Hardly going to solve planetary heating, or the worldwide fresh water shortage - over which there will be wars fought - all sides having 'unlimited' energy supplies available to them.
 
Unlimited energy makes some other problems go away, or at least, recede to manageable proportions. Water shortages are less of a problem if you can easily run desalination plants on unlimited energy, for example, and pump the water hundreds of miles. And you can use energy to extract CO2 from the atmosphere and convert it to liquid fuels by combining it with hydrogen and oxygen in chemical processes. Things that are not necessarily energy efficient when the energy is limited, become viable if the energy is freely available and at low cost.
 
It was a joke.

Secondly, the clever soundbite about covering the Sahara ignores that the efficiency of PVs declines dramatically in high heat due to increased resistance (these are silicon P-N junctions, and obey the same physical laws as diodes and transistors).
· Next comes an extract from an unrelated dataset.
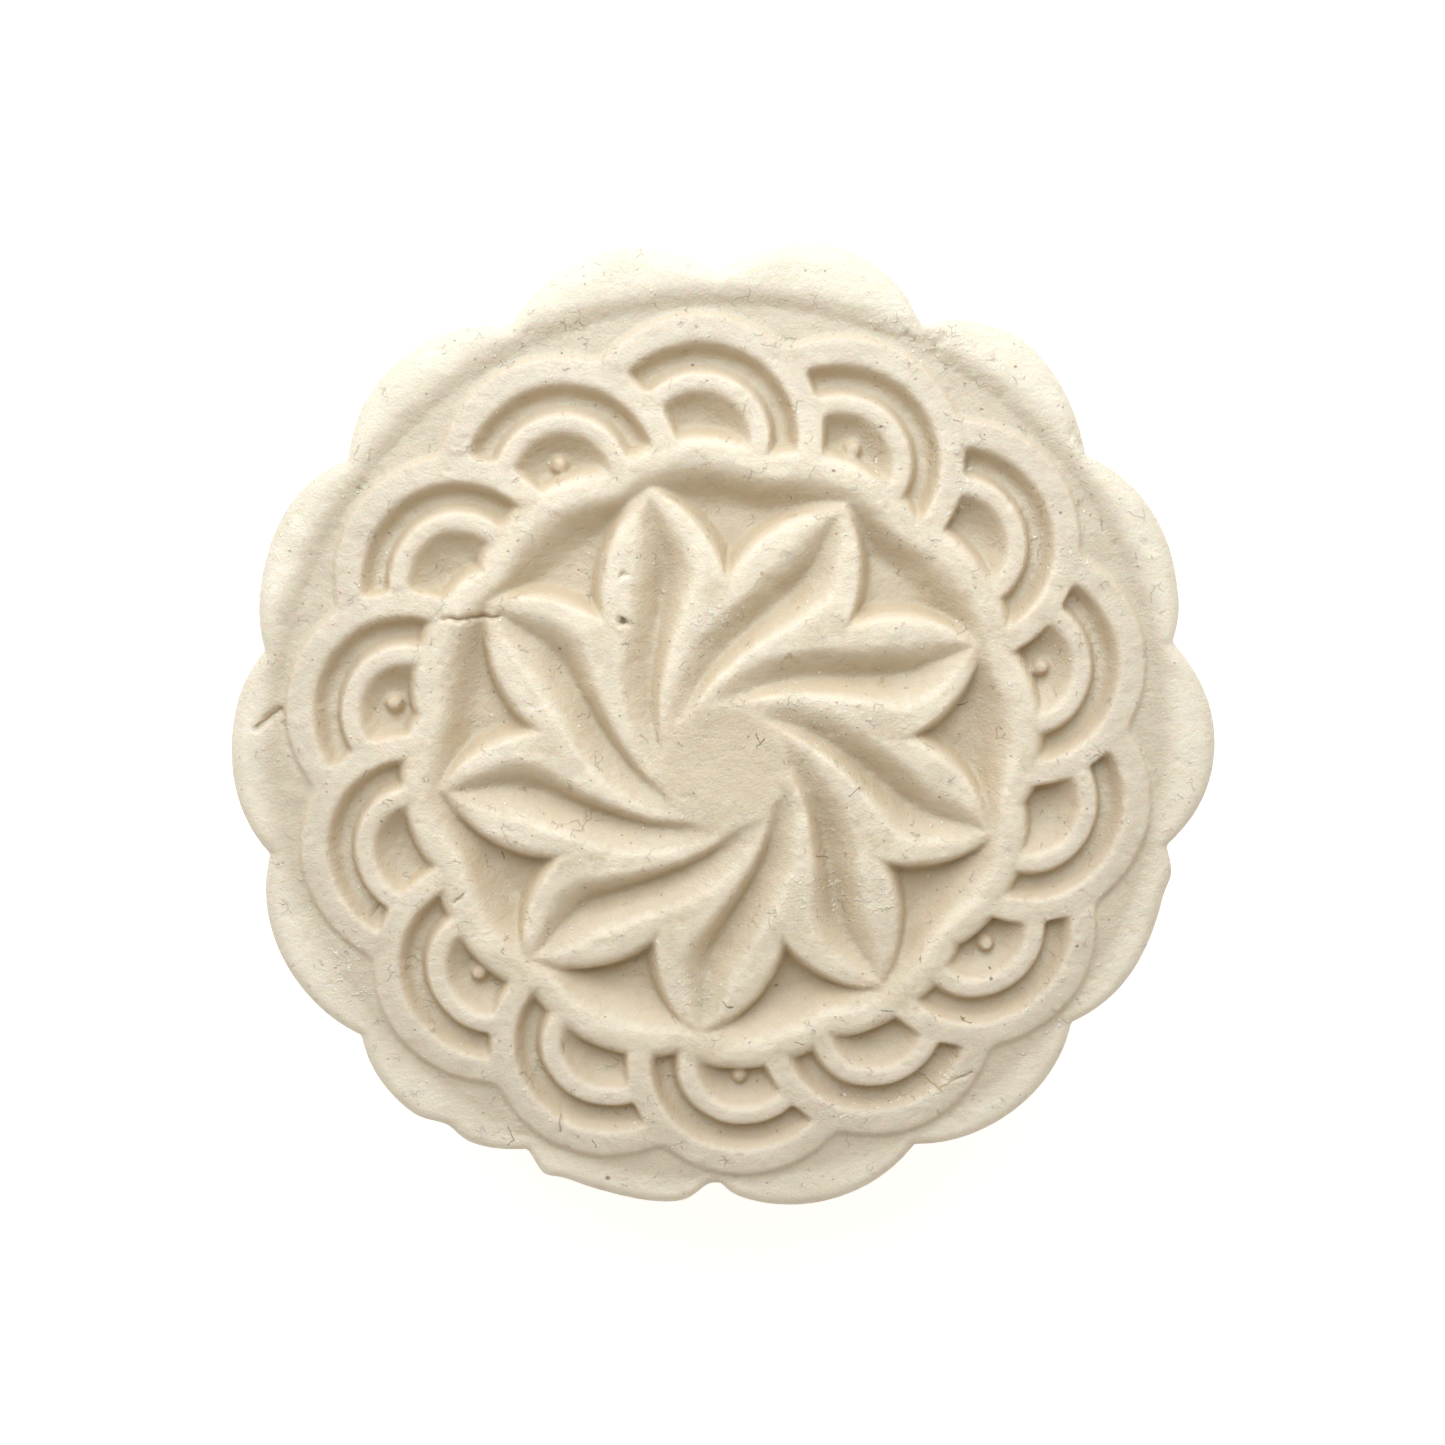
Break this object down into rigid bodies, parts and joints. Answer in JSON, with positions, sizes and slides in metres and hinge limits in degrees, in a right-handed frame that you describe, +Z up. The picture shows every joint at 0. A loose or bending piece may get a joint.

So, if you’re really going to cover a desert with PV panels, choose a cold one.

There’s also the problem of how one gets that energy from where it’s produced to where it’s needed, but that’s not a technological question, but rather a commercial and political one, but deserts aren’t a great idea because you have to add a long and inaccessible HV-AC transmission links across hostile terrains to your plan.
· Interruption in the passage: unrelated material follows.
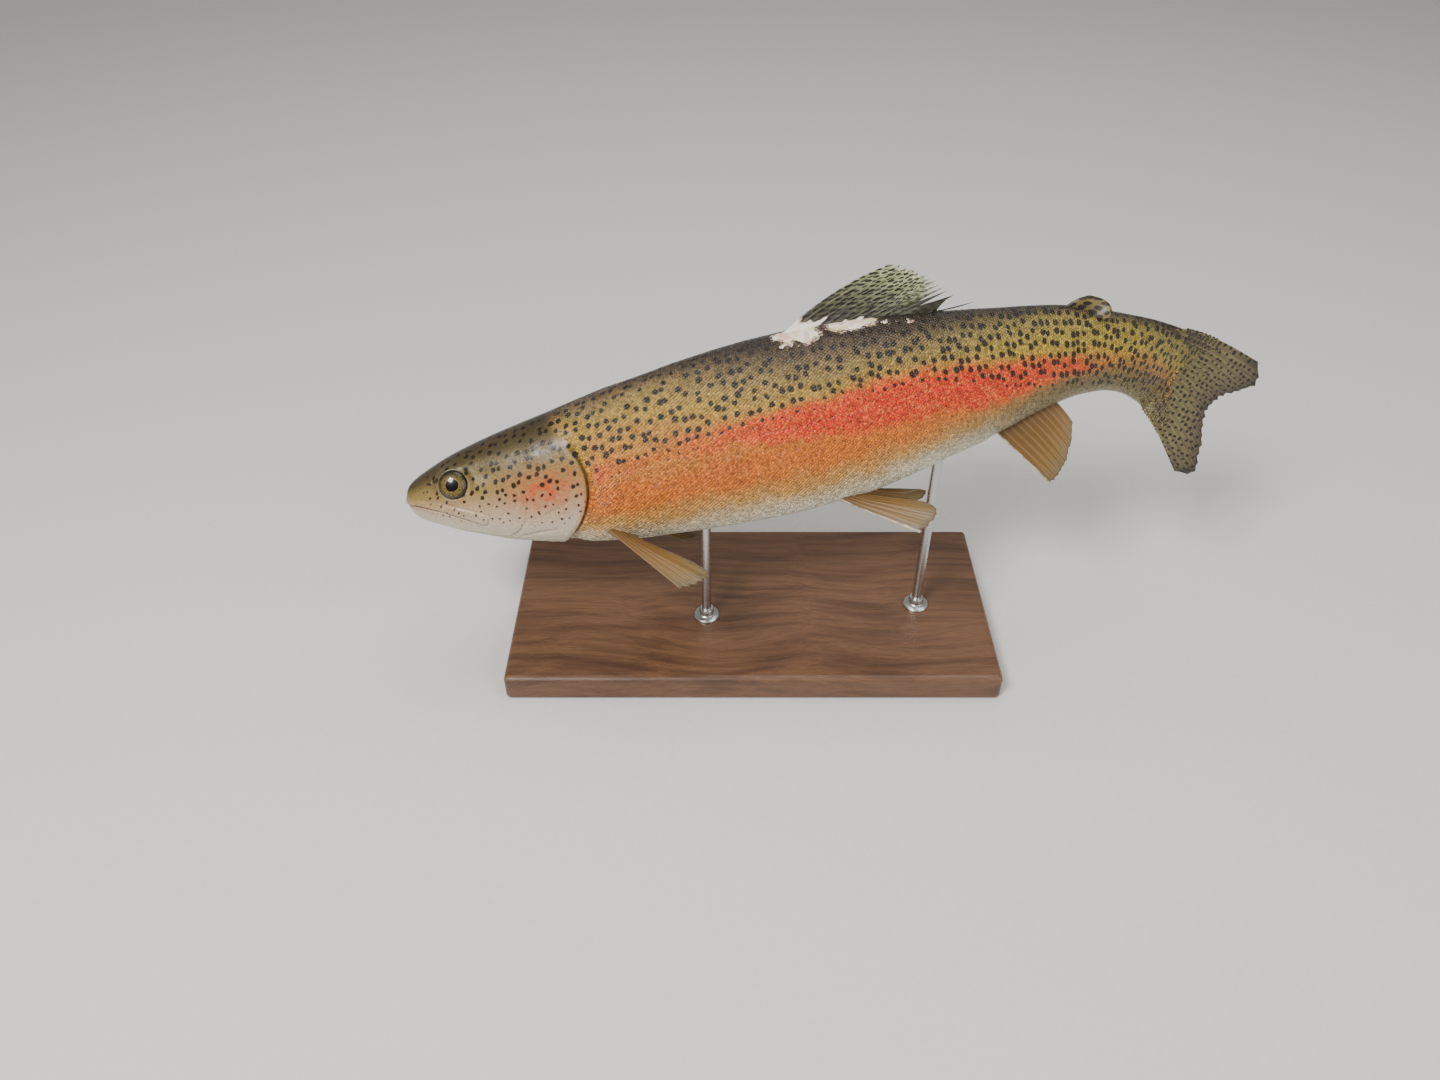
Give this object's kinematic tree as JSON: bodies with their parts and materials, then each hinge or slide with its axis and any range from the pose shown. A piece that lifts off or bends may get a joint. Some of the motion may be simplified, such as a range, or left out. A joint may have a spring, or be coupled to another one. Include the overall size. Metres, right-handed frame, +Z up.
{
  "type": "rainbow trout model",
  "caption": "Life-size still model of a rainbow trout, swimming with its tail dropped, held over a flat wooden base by steel rods.",
  "frame": {"origin": "the middle of the wooden base's underside, on the floor", "axes": "+X from the snout towards the tail, +Y towards the fish's right side, +Z up"},
  "size_m": [0.4993, 0.1453, 0.238],
  "materials": {
    "head_skin": "painted and lacquered skin with a wet look",
    "body_skin": "painted and lacquered skin with fine scales and a wet look",
    "spotted_fin": "thin olive web with black spots, lacquered",
    "amber_fin": "thin amber web with a pale front edge, lacquered",
    "eye": "clear dome over a brassy iris and a dark pupil",
    "base_wood": "oiled dark walnut with rounded edges",
    "rod_steel": "brushed along its length"
  },
  "bodies": {
    "root": {"head": "head_skin", "lower_jaw": "head_skin", "gill_cover_left": "head_skin", "gill_cover_right": "head_skin", "eye_left": "eye", "eye_right": "eye", "trunk": "body_skin", "tail_stalk": "body_skin", "dorsal_fin": "spotted_fin", "adipose_fin": "spotted_fin", "caudal_fin": "spotted_fin", "anal_fin": "amber_fin", "pectoral_fin_left": "amber_fin", "pectoral_fin_right": "amber_fin", "pelvic_fin_left": "amber_fin", "pelvic_fin_right": "amber_fin", "stand_base": "base_wood", "stand_rod_front": "rod_steel", "stand_rod_rear": "rod_steel"}
  },
  "joints": []
}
WRT efficiency, that may matter less when the panel costs/area are lower given how big the Sahara is. i.e. Just put out more panel area.

Also, I think they'd probably use HVDC rather than AC.

Also, if Silicon isn't optimum for this, then other materials can be developed. Lots of work on that already.

I'm more curious about climate change and what effect that has on the patterns of sunshine vs area and time.